'''

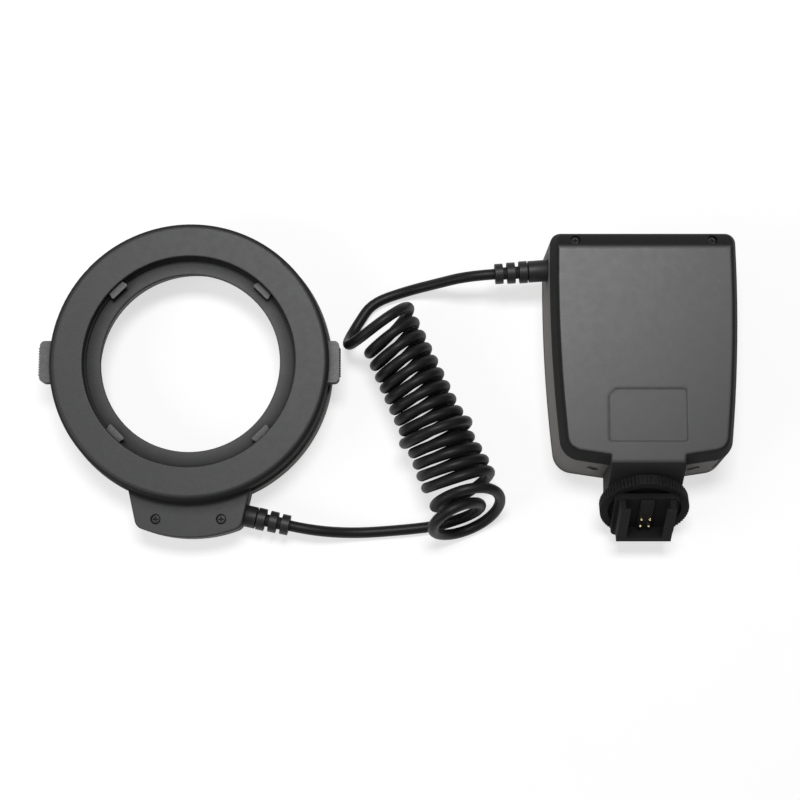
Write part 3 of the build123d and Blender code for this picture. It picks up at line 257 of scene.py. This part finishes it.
finish = {
    # Walls painted a little lighter and warmer than faces that look up: painted light.
    "housing_grey": moulded("moulded_grey", grey(0.13, 0.04), grey(0.22, 0.03), 0.46, painted_wall_shading=grey(0.15, 0.06)),
    # Walls painted near black, darker than faces that look up: painted shade.
    "housing_black": moulded(
        "moulded_black", grey(0.018, -0.03), grey(0.05), 0.50, round_edge=0.8, gloss=0.5,
        painted_wall_shading=grey(0.004), wall_rough=0.9,
    ),
    # Walls and the top roll painted near black, darker than the flat: painted shade.
    "lid_black": moulded(
        "moulded_lid", grey(0.018, -0.03), grey(0.03), 0.40, round_edge=1.6, gloss=0.5,
        mottle=0.02, painted_wall_shading=grey(0.003), wall_rough=0.9, upright=(0.972, 0.9995),
    ),
    "clear_window": clear("clear_acrylic", (0.96, 0.97, 0.98, 1.0)),
    "board_white": moulded(
        "white_mask", (0.78, 0.78, 0.75, 1.0), (0.6, 0.6, 0.55, 1.0), 0.35, mottle=0.01, **smooth
    ),
    "board_green": moulded(
        "green_mask", (0.012, 0.11, 0.035, 1.0), (0.25, 0.2, 0.08, 1.0), 0.32, mottle=0.05, **smooth
    ),
    "lamp_lens": moulded(
        "lamp_epoxy", (0.85, 0.78, 0.45, 1.0), (0.9, 0.86, 0.7, 1.0), 0.12, grain=1.2, coat=0.4, **glassy
    ),
    # Walls painted darker than faces that look up: painted shade.
    "button_grey": moulded("button_grey", grey(0.10), grey(0.20), 0.45, painted_wall_shading=grey(0.06)),
    "latch_grey": moulded("latch_grey", grey(0.085), grey(0.16), 0.42, grain=0.5, depth=0.01),
    "spring_steel": metal("spring_wire", (0.56, 0.56, 0.57, 1.0), 0.28),
    "screw_black": moulded("black_oxide", grey(0.010), grey(0.10), 0.30, grain=0.25, depth=0.008),
    "washer_steel": metal("rolled_steel", (0.52, 0.53, 0.54, 1.0)),
    "relief_rubber": moulded("relief_rubber", grey(0.012), grey(0.03), 0.48, **rubbery),
    "cord_rubber": moulded("cord_rubber", grey(0.008), grey(0.02), 0.46, grain=0.3, depth=0.01, gloss=0.25),
    "display_green": moulded(
        "display_glass", (0.10, 0.13, 0.105, 1.0), (0.15, 0.17, 0.15, 1.0), 0.16,
        grain=1.0, coat=0.5, **glassy,
    ),
    "switch_black": moulded("switch_black", grey(0.010), grey(0.03), 0.45),
    "key_rubber": moulded("key_rubber", grey(0.030), grey(0.05), 0.62, **rubbery),
    "tray_black": moulded("tray_black", grey(0.010), grey(0.03)),
    "cell_metal": moulded(
        "cell_sleeve", (0.045, 0.055, 0.075, 1.0), grey(0.3), 0.28,
        grain=1.0, depth=0.004, mottle=0.02, coat=0.4,
    ),
    "contact_metal": metal("nickel_plate", (0.66, 0.63, 0.56, 1.0), 0.24),
    "foot_black": moulded(
        "foot_black", grey(0.004), grey(0.03), 0.30, grain=0.3, depth=0.008, **lock_wall_shade
    ),
    "wheel_black": moulded(
        "wheel_black", grey(0.004), grey(0.04), 0.32, grain=0.3, depth=0.010, **lock_wall_shade
    ),
    "pin_gold": metal("gold_plate", (0.92, 0.76, 0.46, 1.0), 0.18),
}
for row in frame["record"]["subparts"]:
    for place in nodes[row["node"]].material_slots:
        place.material = finish[row["material_slot"]]
# Walls painted much lighter and warmer than faces that look up: painted light.
shell_finish = moulded(
    "moulded_shell", grey(0.05, 0.02), grey(0.18, 0.03), 0.46, round_edge=0.5, painted_wall_shading=grey(0.15, 0.06)
)
for place in nodes["front_shell"].material_slots:
    place.material = shell_finish


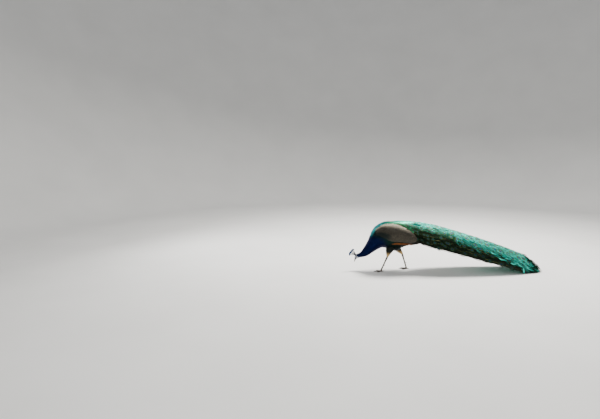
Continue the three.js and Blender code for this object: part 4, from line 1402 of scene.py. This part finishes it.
def makePlumes():
    # Long train feathers: a bare shaft, loose barbs slanting back on both sides, and an eyespot at the
    # end with barbs standing round it. Each lies over the next one back, its root sunk by deep.
    rng = np.random.default_rng(80)
    a, b = rowsOver(trainSurface, plume["first"], plume["last"], lambda a: (-plume["side"], plume["side"]),
                    lambda a: (sizeAt(plume["pitch"], a) * 0.95, sizeAt(plume["pitch"], a) * 0.92), 81)
    count = len(a)
    a, b = onTrain(a, b, 0 * a, *rng.normal(0, plume["scatter"], (2, count)))
    b = np.clip(b, -plume["side"], plume["side"])
    feathers = {
        "a": a,
        "b": b,
        "size": sizeAt(plume["eyeSize"], a) * rng.uniform(0.88, 1.08, count),
        "turn": 0.07 * b / 90 + rng.normal(0, 0.07, count),
        "reach": sizeAt(plume["reach"], a),
        "shift": rng.normal(0, 3, count) + 9 * smooth(a, 0.4, 0.7) * rng.normal(0, 1, count),
        "bronze": 0.32 * rng.uniform(0, 1, count) ** 1.6,
        "light": rng.uniform(0.72, 1.25, count),
    }
    makeEyespots(rng, feathers)
    shafts = layShafts(feathers)
    for name, side in sides.items():
        makeBarbs(rng, feathers, name, side)
    makePiece("train_shafts", joined([shafts, layRing(rng, feathers)]), trainFinish, "train_plumage")
    print("   ", count, "eyespots")


makeTrainBase()
makeTrainScales()
makePlumes()
print("train made")


# Long barbs along both hems, laid in layers at angles from the ridge; teeth in the ridge's painted highlight
# where it ends; barbs that curl like hooks, also in painted highlight; the longest feathers, which end in a
# fork; and some that hang down.
# Places are a and degrees, and rows of the fork are a and a number of feathers.
sword = {"from": 0.2, "to": 0.95, "step": 8, "length": (50, 80), "wide": 4.0, "angles": (87, 81, 75, 69, 63)}
teeth = {"from": 0.46, "to": 0.93, "step": 5.5, "length": 50, "wide": 3.2, "layers": 4, "apart": 6.5}
hooks = {"places": [(0.63, 55), (0.665, 66), (0.7, 60), (0.725, 72), (0.765, 64), (0.805, 74), (0.835, 66)],
         "barbs": 10, "length": (52, 76), "wide": 2.8, "turn": (0.2, 0.9), "bend": 0.6}
hanging = {"places": [(0.8, 86), (0.835, 78), (0.86, 87), (0.885, 72)], "barbs": 9, "length": 52,
           "wide": 4.0, "bend": 8.0}
fork = {"rows": [(0.85, 9), (0.88, 11), (0.91, 12), (0.94, 12), (0.965, 9)], "length": (60, 110),
        "wide": 3.6, "open": 8, "bend": 14, "barbs": 6, "lean": 0.3, "lift": (-3, 22)}


def layBarbs(parts, a, b, length, wide, turn, bend, colour, seed, low=-3.0, high=1.0, thick=0.6):
    # one set of long single barbs on the train, light or dark by a fifth
    vanes = layVanes(trainSurface, a, b, forms["hair"], length, wide, turn, low=low, high=high, thick=thick,
                     camber=0.0, bend=bend)
    parts.append(paint(vanes, forms["hair"], colour, colour.mean(0) * 0.8, 0.15, 0.22, seed))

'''

=== SHORT PROBLEM ===
Exactly reproduce all of the entries.

=== SOLUTION ===
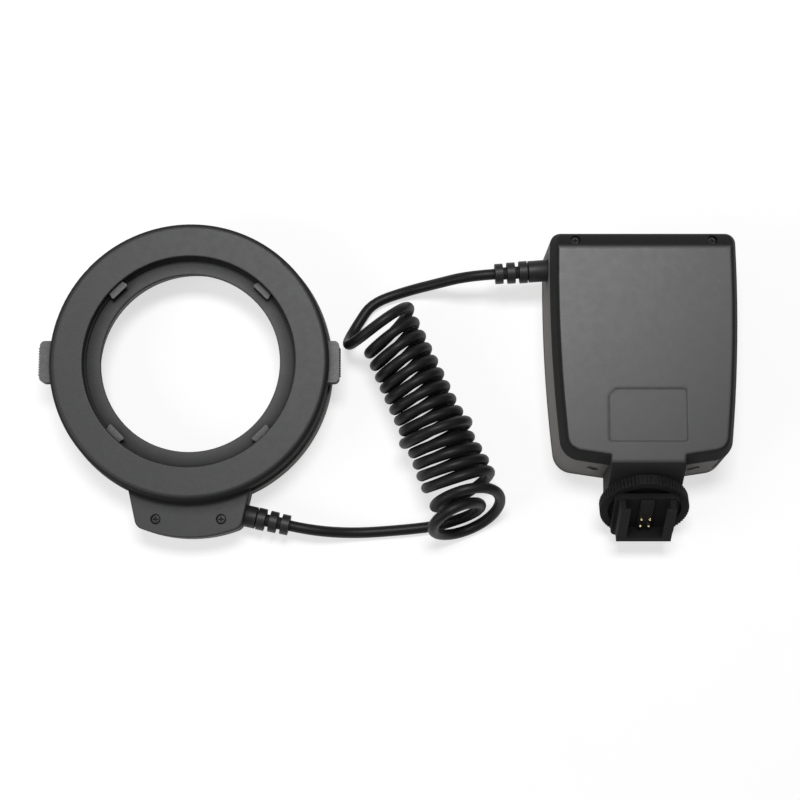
Write part 3 of the build123d and Blender code for this picture. It picks up at line 257 of scene.py. This part finishes it.
finish = {
    # Walls painted a little lighter and warmer than faces that look up: painted light.
    "housing_grey": moulded("moulded_grey", grey(0.13, 0.04), grey(0.22, 0.03), 0.46, painted_wall_shading=grey(0.15, 0.06)),
    # Walls painted near black, darker than faces that look up: painted shade.
    "housing_black": moulded(
        "moulded_black", grey(0.018, -0.03), grey(0.05), 0.50, round_edge=0.8, gloss=0.5,
        painted_wall_shading=grey(0.004), wall_rough=0.9,
    ),
    # Walls and the top roll painted near black, darker than the flat: painted shade.
    "lid_black": moulded(
        "moulded_lid", grey(0.018, -0.03), grey(0.03), 0.40, round_edge=1.6, gloss=0.5,
        mottle=0.02, painted_wall_shading=grey(0.003), wall_rough=0.9, upright=(0.972, 0.9995),
    ),
    "clear_window": clear("clear_acrylic", (0.96, 0.97, 0.98, 1.0)),
    "board_white": moulded(
        "white_mask", (0.78, 0.78, 0.75, 1.0), (0.6, 0.6, 0.55, 1.0), 0.35, mottle=0.01, **smooth
    ),
    "board_green": moulded(
        "green_mask", (0.012, 0.11, 0.035, 1.0), (0.25, 0.2, 0.08, 1.0), 0.32, mottle=0.05, **smooth
    ),
    "lamp_lens": moulded(
        "lamp_epoxy", (0.85, 0.78, 0.45, 1.0), (0.9, 0.86, 0.7, 1.0), 0.12, grain=1.2, coat=0.4, **glassy
    ),
    # Walls painted darker than faces that look up: painted shade.
    "button_grey": moulded("button_grey", grey(0.10), grey(0.20), 0.45, painted_wall_shading=grey(0.06)),
    "latch_grey": moulded("latch_grey", grey(0.085), grey(0.16), 0.42, grain=0.5, depth=0.01),
    "spring_steel": metal("spring_wire", (0.56, 0.56, 0.57, 1.0), 0.28),
    "screw_black": moulded("black_oxide", grey(0.010), grey(0.10), 0.30, grain=0.25, depth=0.008),
    "washer_steel": metal("rolled_steel", (0.52, 0.53, 0.54, 1.0)),
    "relief_rubber": moulded("relief_rubber", grey(0.012), grey(0.03), 0.48, **rubbery),
    "cord_rubber": moulded("cord_rubber", grey(0.008), grey(0.02), 0.46, grain=0.3, depth=0.01, gloss=0.25),
    "display_green": moulded(
        "display_glass", (0.10, 0.13, 0.105, 1.0), (0.15, 0.17, 0.15, 1.0), 0.16,
        grain=1.0, coat=0.5, **glassy,
    ),
    "switch_black": moulded("switch_black", grey(0.010), grey(0.03), 0.45),
    "key_rubber": moulded("key_rubber", grey(0.030), grey(0.05), 0.62, **rubbery),
    "tray_black": moulded("tray_black", grey(0.010), grey(0.03)),
    "cell_metal": moulded(
        "cell_sleeve", (0.045, 0.055, 0.075, 1.0), grey(0.3), 0.28,
        grain=1.0, depth=0.004, mottle=0.02, coat=0.4,
    ),
    "contact_metal": metal("nickel_plate", (0.66, 0.63, 0.56, 1.0), 0.24),
    "foot_black": moulded(
        "foot_black", grey(0.004), grey(0.03), 0.30, grain=0.3, depth=0.008, **lock_wall_shade
    ),
    "wheel_black": moulded(
        "wheel_black", grey(0.004), grey(0.04), 0.32, grain=0.3, depth=0.010, **lock_wall_shade
    ),
    "pin_gold": metal("gold_plate", (0.92, 0.76, 0.46, 1.0), 0.18),
}
for row in frame["record"]["subparts"]:
    for place in nodes[row["node"]].material_slots:
        place.material = finish[row["material_slot"]]
# Walls painted much lighter and warmer than faces that look up: painted light.
shell_finish = moulded(
    "moulded_shell", grey(0.05, 0.02), grey(0.18, 0.03), 0.46, round_edge=0.5, painted_wall_shading=grey(0.15, 0.06)
)
for place in nodes["front_shell"].material_slots:
    place.material = shell_finish


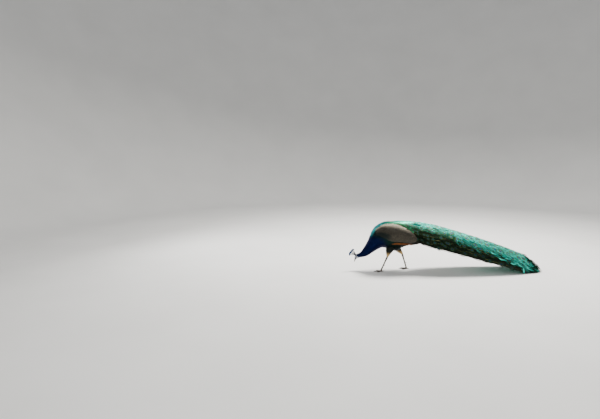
Continue the three.js and Blender code for this object: part 4, from line 1402 of scene.py. This part finishes it.
def makePlumes():
    # Long train feathers: a bare shaft, loose barbs slanting back on both sides, and an eyespot at the
    # end with barbs standing round it. Each lies over the next one back, its root sunk by deep.
    rng = np.random.default_rng(80)
    a, b = rowsOver(trainSurface, plume["first"], plume["last"], lambda a: (-plume["side"], plume["side"]),
                    lambda a: (sizeAt(plume["pitch"], a) * 0.95, sizeAt(plume["pitch"], a) * 0.92), 81)
    count = len(a)
    a, b = onTrain(a, b, 0 * a, *rng.normal(0, plume["scatter"], (2, count)))
    b = np.clip(b, -plume["side"], plume["side"])
    feathers = {
        "a": a,
        "b": b,
        "size": sizeAt(plume["eyeSize"], a) * rng.uniform(0.88, 1.08, count),
        "turn": 0.07 * b / 90 + rng.normal(0, 0.07, count),
        "reach": sizeAt(plume["reach"], a),
        "shift": rng.normal(0, 3, count) + 9 * smooth(a, 0.4, 0.7) * rng.normal(0, 1, count),
        "bronze": 0.32 * rng.uniform(0, 1, count) ** 1.6,
        "light": rng.uniform(0.72, 1.25, count),
    }
    makeEyespots(rng, feathers)
    shafts = layShafts(feathers)
    for name, side in sides.items():
        makeBarbs(rng, feathers, name, side)
    makePiece("train_shafts", joined([shafts, layRing(rng, feathers)]), trainFinish, "train_plumage")
    print("   ", count, "eyespots")


makeTrainBase()
makeTrainScales()
makePlumes()
print("train made")


# Long barbs along both hems, laid in layers at angles from the ridge; teeth in the ridge's painted highlight
# where it ends; barbs that curl like hooks, also in painted highlight; the longest feathers, which end in a
# fork; and some that hang down.
# Places are a and degrees, and rows of the fork are a and a number of feathers.
sword = {"from": 0.2, "to": 0.95, "step": 8, "length": (50, 80), "wide": 4.0, "angles": (87, 81, 75, 69, 63)}
teeth = {"from": 0.46, "to": 0.93, "step": 5.5, "length": 50, "wide": 3.2, "layers": 4, "apart": 6.5}
hooks = {"places": [(0.63, 55), (0.665, 66), (0.7, 60), (0.725, 72), (0.765, 64), (0.805, 74), (0.835, 66)],
         "barbs": 10, "length": (52, 76), "wide": 2.8, "turn": (0.2, 0.9), "bend": 0.6}
hanging = {"places": [(0.8, 86), (0.835, 78), (0.86, 87), (0.885, 72)], "barbs": 9, "length": 52,
           "wide": 4.0, "bend": 8.0}
fork = {"rows": [(0.85, 9), (0.88, 11), (0.91, 12), (0.94, 12), (0.965, 9)], "length": (60, 110),
        "wide": 3.6, "open": 8, "bend": 14, "barbs": 6, "lean": 0.3, "lift": (-3, 22)}


def layBarbs(parts, a, b, length, wide, turn, bend, colour, seed, low=-3.0, high=1.0, thick=0.6):
    # one set of long single barbs on the train, light or dark by a fifth
    vanes = layVanes(trainSurface, a, b, forms["hair"], length, wide, turn, low=low, high=high, thick=thick,
                     camber=0.0, bend=bend)
    parts.append(paint(vanes, forms["hair"], colour, colour.mean(0) * 0.8, 0.15, 0.22, seed))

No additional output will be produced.